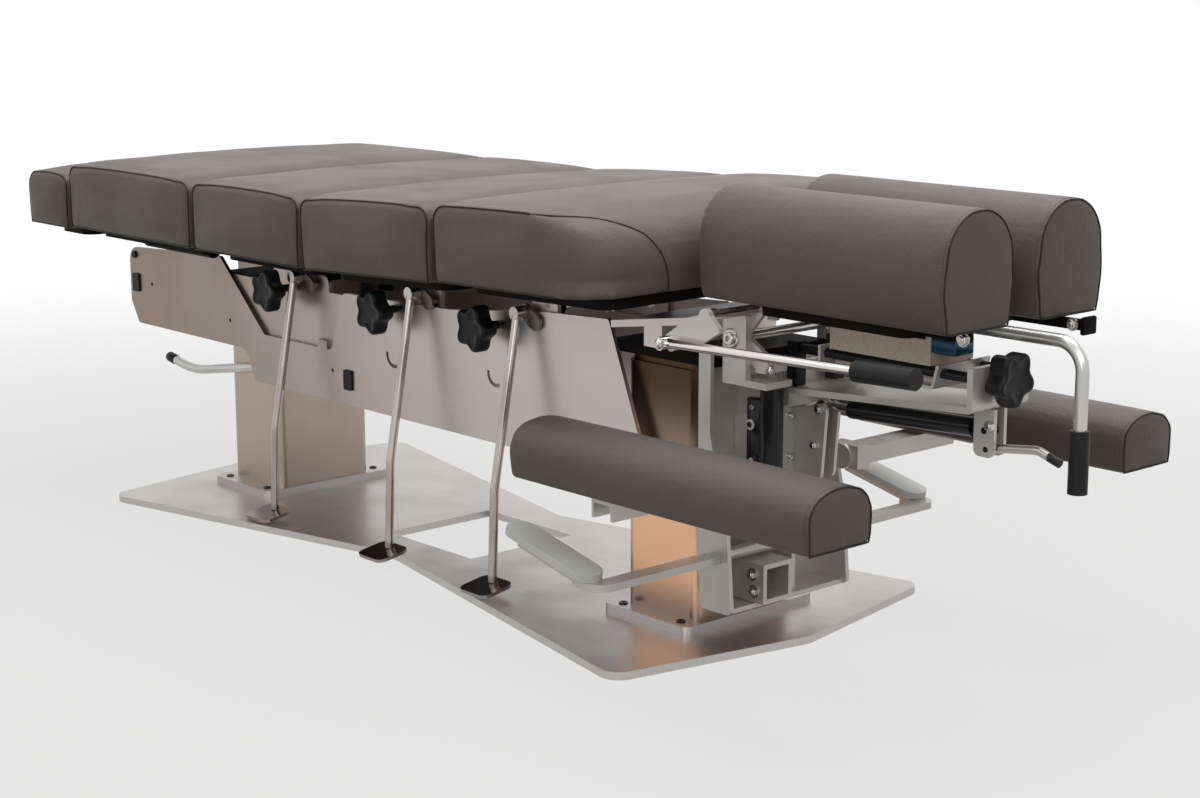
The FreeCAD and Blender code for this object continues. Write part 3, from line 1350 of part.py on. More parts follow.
def build_head_controls():
    """Build the drop lever, the head knob, the swing handle and the spring's trigger."""
    crank_y = -drop_crank_y - drop_crank_thickness
    crank = plate(from_shares(drop_crank_shares, drop_rod_start_x, drop_rod_start_z,
                              cross_shaft_x - drop_rod_start_x, cross_shaft_z - drop_rod_start_z),
                  "XZ", crank_y, drop_crank_thickness)
    hub = rod(V(drop_rod_start_x, crank_y, drop_rod_start_z),
              V(drop_rod_start_x, -drop_crank_y, drop_rod_start_z), drop_hub_radius)
    boss = rod(V(cross_shaft_x, crank_y, cross_shaft_z),
               V(cross_shaft_x, -drop_crank_y, cross_shaft_z), drop_boss_radius)
    start = V(drop_rod_start_x, -drop_lever_y, drop_rod_start_z)
    end = V(drop_rod_end_x, -drop_lever_y, drop_rod_end_z)
    stud = rod(start - V(0, drop_stud_reach, 0), V(drop_rod_start_x, crank_y, drop_rod_start_z),
               drop_stud_radius)
    shaft = rod(V(cross_shaft_x, crank_y, cross_shaft_z),
                V(cross_shaft_x, riser_web_y - sliding_gap, cross_shaft_z), cross_shaft_radius)
    save("drop_lever", crank.fuse([hub, boss, stud, shaft, rod(start, end, drop_rod_radius)])
         .removeSplitter())
    along = (end - start).normalize()
    save("drop_lever_grip", rod(end, end + along * drop_grip_length, drop_grip_radius))
    knob_x = tray_front_x + tray_wall + turning_gap + star_hub_length + star_thickness / 2
    save("head_knob", *star_knob(V(knob_x, head_knob_y, head_knob_z), V(1, 0, 0),
                                 V(tray_front_x - tray_wall, head_knob_y, head_knob_z)))
    handle_start_x = carriage_back_x + (carriage_length + block_length) / 2
    tube = bent_rod([V(handle_start_x, handle_y, handle_z), V(handle_bend_x, handle_y, handle_z),
                     V(handle_bend_x, handle_y, handle_bottom_z)], handle_bend_radius, handle_radius)
    save("swing_handle", tube)
    save("swing_handle_grip", rod(V(handle_bend_x, handle_y, handle_bottom_z),
                                  V(handle_bend_x, handle_y, handle_bottom_z - handle_grip_length),
                                  handle_grip_radius))
    trigger = bent_rod([V(trigger_x, 0, trigger_z), V(trigger_bend_x, 0, trigger_bend_z),
                        V(trigger_tip_x, 0, trigger_tip_z)], trigger_bend_radius, trigger_radius)
    hub_half = V(0, spring_eye_width / 2, 0)
    hub = rod(V(trigger_x, 0, trigger_z) - hub_half, V(trigger_x, 0, trigger_z) + hub_half,
              2 * trigger_pin_radius)
    hole = rod(V(trigger_x, 0, trigger_z) - hub_half * 2, V(trigger_x, 0, trigger_z) + hub_half * 2,
               trigger_pin_radius + turning_gap)
    save("spring_trigger", trigger.fuse(hub).cut(hole).removeSplitter())


def main():
    """Write every sub-part of the table."""
    os.makedirs("parts", exist_ok=True)
    build_base()
    build_side_plates()
    build_lift_frame()
    build_sections()
    build_controls()
    build_head_frame()
    build_paddles()
    build_armrests()
    build_riser()
    build_tray()
    build_tilt_spring()
    build_carriage()
    build_head_controls()


main()
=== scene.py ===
"""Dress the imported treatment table: upholstery, metals, plastics, small fittings and a plain studio."""

import json
import logging
import math
from dataclasses import dataclass
from enum import Enum
from functools import reduce
from typing import Optional

import bpy
import numpy as np
from mathutils import Matrix, Vector
from mathutils.bvhtree import BVHTree

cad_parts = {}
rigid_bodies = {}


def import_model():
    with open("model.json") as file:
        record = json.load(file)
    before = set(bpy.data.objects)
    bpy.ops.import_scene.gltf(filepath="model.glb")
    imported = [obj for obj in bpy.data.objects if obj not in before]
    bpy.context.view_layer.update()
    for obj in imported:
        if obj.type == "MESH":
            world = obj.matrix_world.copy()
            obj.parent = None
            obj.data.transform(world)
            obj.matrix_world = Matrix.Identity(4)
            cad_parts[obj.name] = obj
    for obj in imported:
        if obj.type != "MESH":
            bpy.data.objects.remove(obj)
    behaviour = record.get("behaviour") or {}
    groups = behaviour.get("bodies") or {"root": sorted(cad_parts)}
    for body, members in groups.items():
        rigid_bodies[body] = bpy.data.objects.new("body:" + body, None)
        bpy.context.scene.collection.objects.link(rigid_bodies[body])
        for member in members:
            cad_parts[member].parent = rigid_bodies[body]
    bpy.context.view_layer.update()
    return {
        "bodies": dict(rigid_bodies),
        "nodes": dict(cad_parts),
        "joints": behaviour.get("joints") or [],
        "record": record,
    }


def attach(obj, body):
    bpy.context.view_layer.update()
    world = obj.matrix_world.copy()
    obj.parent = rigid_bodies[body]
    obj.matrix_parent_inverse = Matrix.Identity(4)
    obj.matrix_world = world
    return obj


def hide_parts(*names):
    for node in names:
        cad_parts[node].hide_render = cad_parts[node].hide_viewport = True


LOG = logging.getLogger("treatment_table")
Item, Mesh, Material = bpy.types.Object, bpy.types.Mesh, bpy.types.Material
Tree, Node, Socket = bpy.types.NodeTree, bpy.types.Node, bpy.types.NodeSocket
Colour = tuple[float, float, float]
Point = tuple[float, float, float]


class Surface(Enum):
    """The families of finish on the table."""

    LEATHER = "leather"
    PIPING = "piping"
    BRUSHED = "brushed"
    POLISHED = "polished"
    PAINT = "paint"
    MOULDED = "moulded"
    SPECKLED = "speckled"
    ANODISED = "anodised"


class Axis(Enum):
    """The axis that a prism, a bolt or a brushing direction follows."""

    X = 0
    Y = 1
    Z = 2


# Meshes


def make_object(name: str, verts: np.ndarray, quads: np.ndarray, ends: Optional[list] = None) -> Item:
    """Put points and faces into a linked object at the origin, with its faces outwards.

    The volume of the fans from the origin to every face tells which way the shell faces, so a
    negative one turns every face round.

    Args:
        name: Name of the object.
        verts: Points, one row each, in metres.
        quads: Point numbers, one row for each face; all rows have the same length.
        ends: Further faces of any length.

    Returns:
        The new object.
    """
    fan = [(quads[:, 0], quads[:, k], quads[:, k + 1]) for k in range(1, quads.shape[1] - 1)]
    volume = sum(float(np.einsum("ij,ij->", verts[i], np.cross(verts[j], verts[k]))) for i, j, k in fan)
    faces = quads.tolist() + [list(face) for face in ends or []]
    if volume < 0:
        faces = [face[::-1] for face in faces]
    mesh = bpy.data.meshes.new(name)
    mesh.from_pydata(verts.tolist(), [], faces)
    mesh.update()
    item = bpy.data.objects.new(name, mesh)
    bpy.context.scene.collection.objects.link(item)
    return item


def shade_smooth(item: Item, angle_deg: float = 40.0) -> Item:
    """Smooth an object's faces and keep its edges sharper than an angle.

    Args:
        item: Mesh object to shade.
        angle_deg: Edges that turn more than this stay sharp.

    Returns:
        The same object.
    """
    mesh = item.data
    mesh.polygons.foreach_set("use_smooth", np.ones(len(mesh.polygons), bool))
    mesh.set_sharp_from_angle(angle=math.radians(angle_deg))
    return item


def skin(name: str, rings: np.ndarray, loop: bool = False) -> Item:
    """Cover rings of points with four-sided faces and close both ends.

    Ring r and point c share a face with ring r + 1 and point c + 1.

    Args:
        name: Name of the object.
        rings: Array of rings, points and coordinates.
        loop: Whether the last ring meets the first, as on a closed hoop.

    Returns:
        The new object.
    """
    count, width, _ = rings.shape
    r = np.arange(count if loop else count - 1)[:, None]
    c = np.arange(width)[None, :]
    after, beside = (r + 1) % count, (c + 1) % width
    quads = np.stack([r * width + c, r * width + beside, after * width + beside, after * width + c], -1)
    ends = [] if loop else [range(width)[::-1], range((count - 1) * width, count * width)]
    return make_object(name, rings.reshape(-1, 3), quads.reshape(-1, 4), ends)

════

Repeat exactly the lines from the one that contains "obj.parent = rigid_bodies[body]" through the one that contains "cad_parts[node].hide_render = cad_parts[node].hide_viewport", and only those.

### [ANSWER FOR THE TASK]
    obj.parent = rigid_bodies[body]
    obj.matrix_parent_inverse = Matrix.Identity(4)
    obj.matrix_world = world
    return obj


def hide_parts(*names):
    for node in names:
        cad_parts[node].hide_render = cad_parts[node].hide_viewport = True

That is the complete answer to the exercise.